Methane: the find that may mean life on Mars
Scientists say massive gas plumes are difficult to explain without biological source
Nasa scientists confirmed last night that they have detected vast plumes of methane gas in the atmosphere of Mars, which they said could be a sign that extraterrestrial microbes are living deep beneath the surface of the Red Planet.
A detailed analysis of the Martian atmosphere using telescopes on Earth has detected three "active hotspots" in the northern hemisphere producing about 19,000 tons of methane – equivalent to some of the larger underground methane seeps on Earth.
Four years ago, scientists analysing data from the European Space Agency's Mars Express spacecraft announced that they had detected possible signs of methane, but the latest Nasa announcement has placed the detection of methane beyond doubt, raising the prospect that this could turn out to be the first unequivocal sign of life beyond Earth.
"Mars is active. It has natural gas – methane – and more importantly it varies in time and space," Michael Meyer, a Mars programme scientist at Nasa headquarters in Washington, said last night.
Methane is quickly broken down chemically in the radiation-soaked environment of Mars and does not last for more than a few hundred years, so scientists believe that it is probably being continually released from the ground by one of two sources – either as a result of geological activity or as a by-product of life.

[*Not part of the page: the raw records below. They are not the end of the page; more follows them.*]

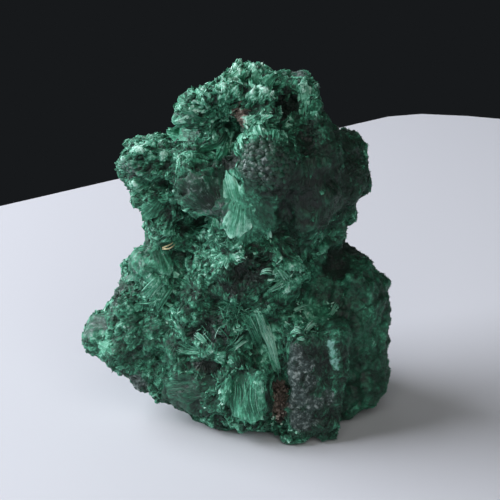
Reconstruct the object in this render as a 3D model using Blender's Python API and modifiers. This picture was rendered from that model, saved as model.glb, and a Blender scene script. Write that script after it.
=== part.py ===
"""A hand specimen of stalactitic malachite, grown as one piece.

Rounded masses stand on each other in three storeys: a broad foot, a body with a
knob on either side, and a crown. Small nodules cover them. On the front, which
faces -Y, the stone is broken open: there sheaves of fibres radiate from their
nuclei, and ridges and grooves follow the fibres. The stone stands on a flat
broken face, at z = 0.
"""

import math

import bmesh
import bpy
import numpy as np
from mathutils import Matrix, Vector, noise

MM = 0.001
SEED = 7

# The size of the grid that fuses the masses, and the number of triangles that the solid keeps.
FUSE_GRID = 0.8 * MM
TRIANGLES = 9300

# The stone's masses, in millimetres: centre (x right, y back, z up) and half sizes.
MASSES = {
    "crown": ((3, 5, 63), (11.6, 9.5, 9.6)),
    "crown cap": ((2.4, 3.5, 67), (7, 6, 6.6)),
    "crown left": ((-6.8, 5.6, 63.2), (5.4, 7, 6)),
    "crown right": ((12.2, 5, 67.4), (4, 6.5, 5.4)),
    "knob over the ball": ((4.6, -9.5, 66.2), (3.8, 3.5, 2.8)),
    "left knob": ((-17.6, 0, 55.4), (6.6, 8, 5)),
    "left knuckle": ((-15.2, -2, 49), (5.2, 7.6, 5)),
    "left disc": ((-7.4, -7.5, 55), (6.6, 6.5, 6)),
    "bright pillar": ((3.2, -10, 52), (6.3, 5.5, 8.8)),
    "shaded column": ((13.6, -4, 53), (7.6, 9, 13.6)),
    "right knob": ((20.4, 3, 52.6), (6.3, 8.8, 8.2)),
    "right thorn": ((21.4, 1, 44), (3.4, 4, 3.2)),
    "body": ((1, 4, 50), (15, 12, 17)),
    "body back": ((2, 11, 54), (12, 8, 13)),
    "waist": ((1, 2, 36), (17, 13, 12)),
    "waist front": ((2, -8, 35), (12, 7.5, 9.5)),
    "waist left": ((-14, -1, 41), (5, 7, 5)),
    "waist right": ((16.6, 4, 38), (5.2, 9, 7.4)),
    "left shoulder": ((-16.4, 0, 29), (7.4, 9.5, 8.2)),
    "left wing": ((-21, -2, 18), (8.5, 9, 8)),
    "wing tip": ((-27.6, -1, 18), (5, 7, 4.6)),
    "wing toe": ((-20.3, -4, 10), (3.6, 4.4, 4)),
    "belly": ((-2, 0, 22), (20, 16, 16)),
    "left sole": ((-10.5, -4, 9.6), (9.8, 8, 5.6)),
    "front foot": ((-3, -6, 10.6), (14, 10.5, 10)),
    "right shoulder": ((18.8, 4, 28.6), (6.8, 9, 7.4)),
    "right hip": ((23, 3, 20), (8.6, 12, 14)),
    "hip tip": ((27.8, 3, 22.4), (4.8, 8, 5.6)),
    "right foot": ((25, 1, 8.4), (7, 10, 8)),
    "foot": ((8, 0, 5), (20, 15, 9)),
    "back": ((2, 11, 27), (20, 11, 19)),
    "back left": ((-13, 11, 17), (10, 9, 11)),
    "back right": ((14, 13, 13), (11, 9, 11)),
    "shoulder's slope": ((-21.4, -1.4, 24.2), (5, 7.6, 5.2)),
}

# Nodules cover a mass: their radius, how far they stand out and the area that each one has.
NODULE_RADIUS = 2.9 * MM
NODULE_SPREAD = (0.75, 1.25)
NODULE_STANDS_OUT = 0.36
NODULE_AREA = 17 * MM * MM
FEWEST_NODULES = 9
# The part of a mass's half sizes that its core has.
CORE_SHARE = 0.95

# Round masses with no nodules, in the same values.
BALLS = {
    "dark ball": ((5.6, -12.8, 59), (6.7, 6.7, 6.7)),
    "striated disc": ((-7.4, -13.4, 53.8), (5.8, 2.6, 5.4)),
}

# Broken blocks with flat sides: centre, half sizes, turn about Z and lean about Y in degrees.
BLOCKS = {
    "dark slab": ((15.4, -11.8, 12.8), (6.2, 6.2, 12.6), 8, 4),
    "bright block": ((2.1, -14, 10.4), (4.8, 5, 7), -12, -3),
    "bright plate": ((-0.6, -12.4, 48.4), (3.8, 3, 6.6), -18, 14),
    "left plate": ((-16.6, -6.6, 33.6), (3, 3.4, 5), 25, -24),
}

# Recesses between the masses, in the same values as the masses.
HOLLOWS = {
    "under the crown": ((-5, -12.6, 60.6), (3.4, 5.4, 2.6)),
    "beside the ball": ((13.4, -13, 65), (2.6, 6, 5)),
    "in the crown": ((9.4, -8, 69.8), (2.8, 6, 2.2)),
    "under the left knob": ((-15, -10, 52.8), (4.8, 4.4, 1.5)),
    "beside the disc": ((-13, -12, 58.6), (1.6, 4, 3.6)),
    "over the right hip": ((21, -9, 41), (5.6, 8, 4.4)),
    "under the ball": ((7.4, -18.4, 51.2), (6, 3.2, 1.2)),
    "open star": ((-7.4, -18.6, 24), (4, 5, 2.6)),
    "beside the block": ((7.8, -18, 10.5), (1.5, 5, 9)),
    "beside the slab": ((23, -13, 18), (1.2, 4, 10)),
    "under the wing": ((-29, -3, 4.6), (7, 12, 6)),
}

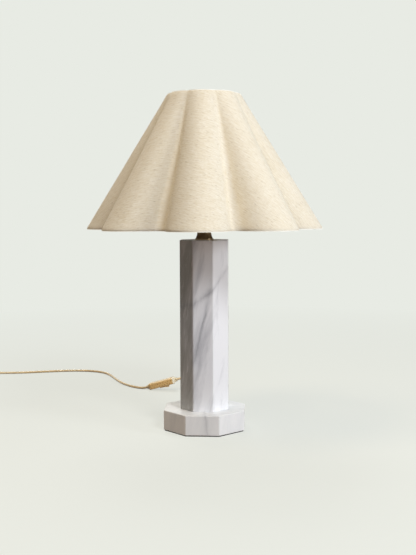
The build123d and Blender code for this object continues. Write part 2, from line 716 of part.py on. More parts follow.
def switch_room():
    """The hollow inside the two shells, and the holes in the ends for the sleeves."""
    room = Box(
        SWITCH_LENGTH - 2 * SWITCH_SLEEVE_INSIDE,
        SWITCH_WIDTH - 2 * SWITCH_WALL,
        SWITCH_THICKNESS - 2 * SWITCH_WALL,
    )
    room = fillet(room.edges().filter_by(Axis.Z), SWITCH_CORNER - SWITCH_WALL)
    return room + Rot(0, 90, 0) * Cylinder(SWITCH_SLEEVE_DIAMETER / 2, 2 * SWITCH_LENGTH)


def half_space():
    """A block that takes in one of the two shells."""
    return Box(2 * SWITCH_LENGTH, 2 * SWITCH_WIDTH, SWITCH_THICKNESS)


def screw_places():
    return [
        Pos(-SCREW_SPACING / 2, SCREW_SIDE, 0),
        Pos(SCREW_SPACING / 2, -SCREW_SIDE, 0),
    ]


def rocker_window():
    size = (ROCKER_LENGTH + 2 * ROCKER_PLAY, ROCKER_WIDTH + 2 * ROCKER_PLAY)
    return Pos(ROCKER_OFFSET, 0, 0) * extrude(Rectangle(*size), SWITCH_THICKNESS)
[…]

Although the gas can be produced by geological processes, there are no known active volcanoes on Mars. This raises the tantalising possibility that it is being produced biologically by microbes living beneath the surface.
A team led by Michael Mumma of Nasa Goddard Space Flight Centre in Greenbelt, Maryland, found particularly "strong releases" of methane mixed with water vapour in the northern hemisphere in 2003. "This is the first definitive release of methane on Mars and the first definitive maps of where it is released," Dr Mumma said.
During a survey that covered 90 per cent of the Martian surface spanning a period of three Mars years, the scientists also detected a strong release of methane in 2006 at the time of the year when the Martian day is the same length as the Martian night. "Before 2003, all searches for methane were negative. Since then, three groups have reported detections of methane," the scientists say in their study published today in the journal Science.
"The most compelling question relates to the origin of the methane. The methane we detected is of unknown age – its origin could be ancient or perhaps recent. Both geochemical and biological origins have been explored, but no consensus has emerged," the scientists say in Science.
One possibility is that the methane is produced by Martian microbes living deep enough for underground water to be in liquid form. At this depth they could be living off hydrogen formed when water molecules split apart, along with carbon dioxide which could act as a source of carbon, producing methane as a waste product.
Lisa Pratt, a geobiologist at Indiana University, said the latest findings are extremely exciting. "It's time, it's prudent we explore Mars looking for a lifeform that exhales methane," she said.
Professor Fred Taylor, head of atmospheric, oceanic and planetary science at Oxford University, said it is difficult to explain how plumes could appear at specific locations at certain times without a biological source.